Gustav Schwab stand, als er es unternahm, die schönsten Sagen des klassischen Altertums nachzuerzählen, vor keiner leichten Aufgabe. Jahrhunderte hindurch hatte sich die schöpferische Phantasie der Hellenen an den ursprünglich mündlich überlieferten Mythen, Heroen- und Heldensagen entzündet und sie weitergebildet. Dadurch war allmählich Neues entstanden oder zu bereits bestehenden Versionen hatten sich Varianten gesellt. Schwab mußte nicht nur aus diesen vielgestaltigen, schriftlich auf uns gekommenen Überlieferungen auswählen, sondern mußte oftmals auch die Sagenelemente oder
-fassungen in inneren Einklang bringen und Widersprüche tilgen.

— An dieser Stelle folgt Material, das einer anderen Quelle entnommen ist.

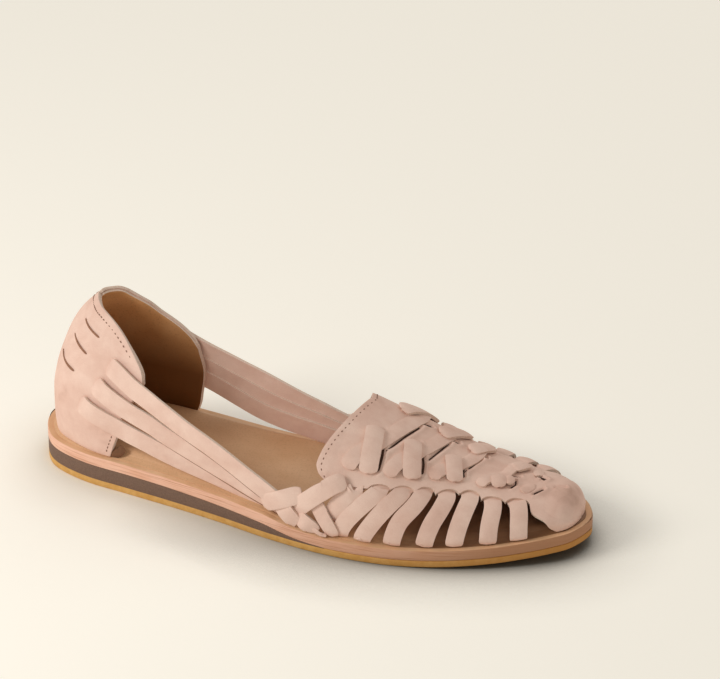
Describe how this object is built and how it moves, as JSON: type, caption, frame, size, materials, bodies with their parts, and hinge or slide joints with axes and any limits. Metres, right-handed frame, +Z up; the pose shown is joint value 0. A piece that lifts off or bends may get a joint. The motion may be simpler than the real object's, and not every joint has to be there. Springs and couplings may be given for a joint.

Die Sagenstoffe mußten zudem aus verstreuten dichterischen und schriftstellerischen Quellen, ja zuweilen aus Bruchstücken, kurzen Erwähnungen oder Anspielungen zusammengetragen werden. Bis zum zweiten Jahrhundert u. Z. gab es zwar einen Zyklus griechischer Sagenepen, er ist jedoch nicht erhalten geblieben. So kommt es, daß die Sagen um Troja von der Gründung der Stadt bis zu ihrem Untergang in keiner antiken Quelle so zusammenhängend erzählt sind wie bei Schwab. Selbst wenn man annehmen darf, daß er mythologische Handbücher zu Hilfe nahm und bereits ins Deutsche übersetzte Texte benutzte, bleibt seine Arbeitsleistung bewundernswert.
Die meisten Schwierigkeiten bereiteten die kleineren Sagen, die den ersten Teil des Buches bilden. Hier vor allem war mühselige Mosaikarbeit vonnöten, denn abgesehen von der Argonautensage, für die in den
›Argonautika‹ des Apollonios Rhodios eine zusammenhängende Darstellung vorlag, wichen die oft nur fragmentarisch überlieferten Texte stark voneinander ab. Wohl läßt sich aus den antiken Quellen allenthalben ein mythologischer Grundtext, ein Grundriß der Handlung herausschälen, aber im einzelnen begegnen die mannigfachsten Abweichungen und Weiterbildungen mit neuen Motivierungen und Aspekten aus dem Geiste einer neuen Psychologie. Was Schwab in diesem Teile seiner ›Schönsten Sagen‹
geschaffen hat, nämlich eine mythologische Darstellung auf der Ebene einer gleichsam zeitlosen Antike, ist zwar, streng genommen, eine Fiktion, aber daß er aus der verwirrenden Fülle durch Auswahl eine gewisse Einheitlichkeit und Rundung des Bildes erreicht und damit zugleich eine Interpretation gewagt hat, wird man ihm als ein Verdienst anrechnen dürfen.